To do » Gather the lines below that include the string "part", copying each in full.

Raw data »
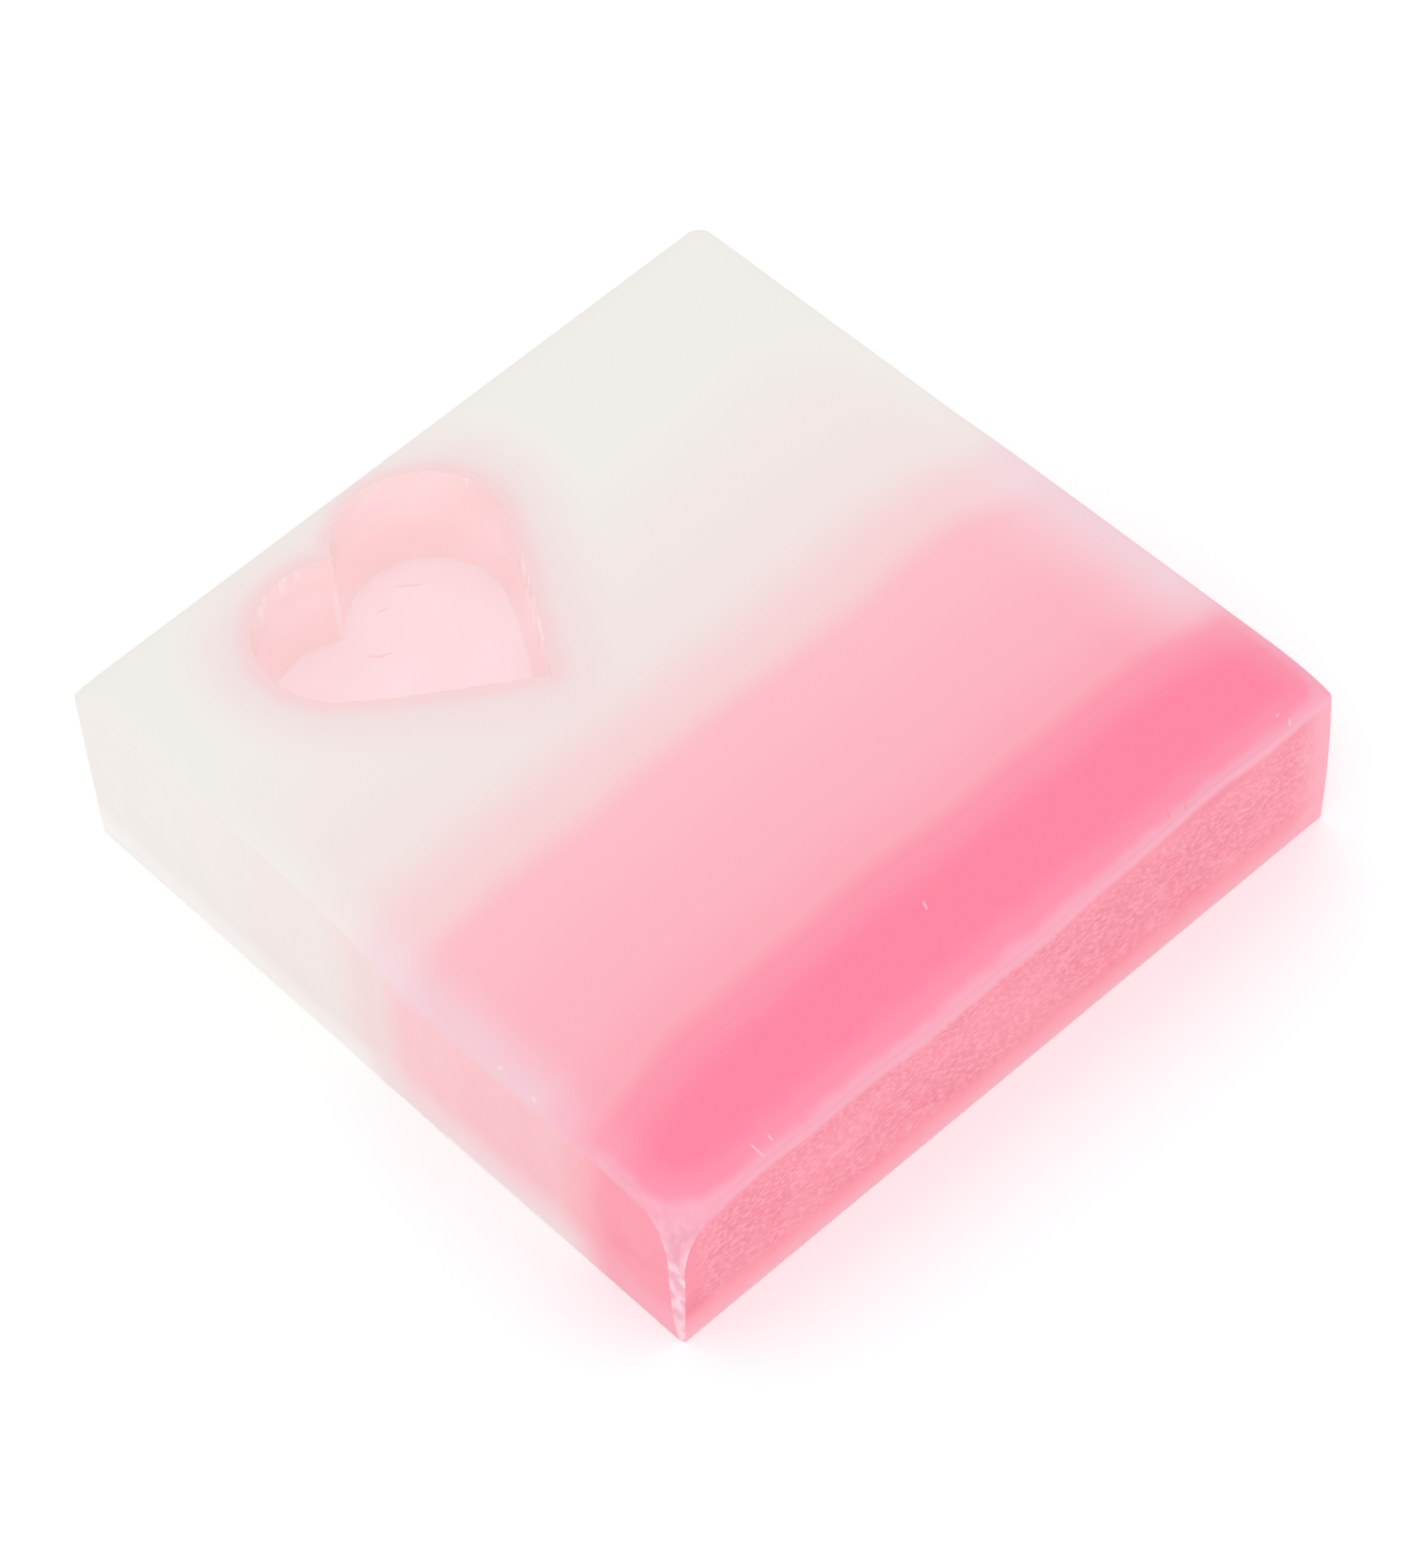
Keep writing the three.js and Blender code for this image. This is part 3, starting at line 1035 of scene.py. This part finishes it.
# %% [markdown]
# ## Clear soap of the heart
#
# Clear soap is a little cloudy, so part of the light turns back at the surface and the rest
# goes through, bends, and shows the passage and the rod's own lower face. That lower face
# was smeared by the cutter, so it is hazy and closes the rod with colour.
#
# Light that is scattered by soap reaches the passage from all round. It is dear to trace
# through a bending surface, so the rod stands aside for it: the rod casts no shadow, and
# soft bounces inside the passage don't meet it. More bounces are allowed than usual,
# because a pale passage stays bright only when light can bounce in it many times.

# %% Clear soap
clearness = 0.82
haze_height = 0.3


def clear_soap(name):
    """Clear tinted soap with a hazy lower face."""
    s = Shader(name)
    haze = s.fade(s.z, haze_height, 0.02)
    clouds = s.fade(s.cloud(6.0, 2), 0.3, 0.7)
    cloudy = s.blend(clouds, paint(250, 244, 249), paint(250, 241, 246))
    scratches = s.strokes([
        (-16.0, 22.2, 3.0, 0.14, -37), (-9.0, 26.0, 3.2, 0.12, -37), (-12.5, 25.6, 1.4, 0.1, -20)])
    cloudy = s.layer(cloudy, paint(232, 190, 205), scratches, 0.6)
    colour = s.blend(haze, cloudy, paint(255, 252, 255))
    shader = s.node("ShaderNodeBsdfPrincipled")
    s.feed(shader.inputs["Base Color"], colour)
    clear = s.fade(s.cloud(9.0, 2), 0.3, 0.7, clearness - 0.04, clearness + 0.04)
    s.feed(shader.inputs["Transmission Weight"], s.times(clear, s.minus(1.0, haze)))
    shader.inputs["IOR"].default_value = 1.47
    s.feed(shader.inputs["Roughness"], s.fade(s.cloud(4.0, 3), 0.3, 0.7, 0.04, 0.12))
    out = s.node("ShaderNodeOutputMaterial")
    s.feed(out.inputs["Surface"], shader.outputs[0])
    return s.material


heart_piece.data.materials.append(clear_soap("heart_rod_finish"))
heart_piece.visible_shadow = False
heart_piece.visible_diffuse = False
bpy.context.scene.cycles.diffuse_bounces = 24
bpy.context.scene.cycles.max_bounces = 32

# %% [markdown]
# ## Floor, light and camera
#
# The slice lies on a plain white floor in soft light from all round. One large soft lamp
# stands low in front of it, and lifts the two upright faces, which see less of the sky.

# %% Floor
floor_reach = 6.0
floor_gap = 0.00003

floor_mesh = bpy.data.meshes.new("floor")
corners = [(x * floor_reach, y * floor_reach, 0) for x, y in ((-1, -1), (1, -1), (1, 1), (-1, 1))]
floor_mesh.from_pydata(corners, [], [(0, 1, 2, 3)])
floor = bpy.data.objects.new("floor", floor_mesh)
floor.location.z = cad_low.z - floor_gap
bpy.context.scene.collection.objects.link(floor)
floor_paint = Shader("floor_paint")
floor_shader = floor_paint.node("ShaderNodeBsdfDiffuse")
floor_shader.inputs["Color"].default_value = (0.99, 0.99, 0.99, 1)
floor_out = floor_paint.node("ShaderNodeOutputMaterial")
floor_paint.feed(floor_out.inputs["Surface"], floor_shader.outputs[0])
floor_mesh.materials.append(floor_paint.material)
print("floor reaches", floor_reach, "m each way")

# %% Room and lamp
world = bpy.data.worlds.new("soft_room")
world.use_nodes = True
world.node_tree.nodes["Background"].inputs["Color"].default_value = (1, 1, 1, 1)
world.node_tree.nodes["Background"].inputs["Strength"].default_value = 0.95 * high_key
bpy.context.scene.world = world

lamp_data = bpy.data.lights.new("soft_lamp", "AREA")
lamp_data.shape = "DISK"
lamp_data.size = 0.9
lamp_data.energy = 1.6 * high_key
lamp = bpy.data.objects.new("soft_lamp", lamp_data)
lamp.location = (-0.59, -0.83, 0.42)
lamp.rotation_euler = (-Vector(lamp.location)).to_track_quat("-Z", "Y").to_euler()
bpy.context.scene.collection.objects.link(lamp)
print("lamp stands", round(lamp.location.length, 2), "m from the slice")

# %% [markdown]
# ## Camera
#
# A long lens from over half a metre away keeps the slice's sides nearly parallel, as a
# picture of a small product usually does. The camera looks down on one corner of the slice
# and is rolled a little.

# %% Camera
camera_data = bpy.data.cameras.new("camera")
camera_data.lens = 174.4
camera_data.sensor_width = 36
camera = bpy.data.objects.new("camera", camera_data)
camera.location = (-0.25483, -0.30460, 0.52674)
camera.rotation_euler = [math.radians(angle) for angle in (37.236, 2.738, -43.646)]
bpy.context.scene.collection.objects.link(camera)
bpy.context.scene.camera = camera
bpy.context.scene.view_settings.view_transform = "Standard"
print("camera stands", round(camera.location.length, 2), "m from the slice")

Solution to the exercise »
Keep writing the three.js and Blender code for this image. This is part 3, starting at line 1035 of scene.py. This part finishes it.
# Clear soap is a little cloudy, so part of the light turns back at the surface and the rest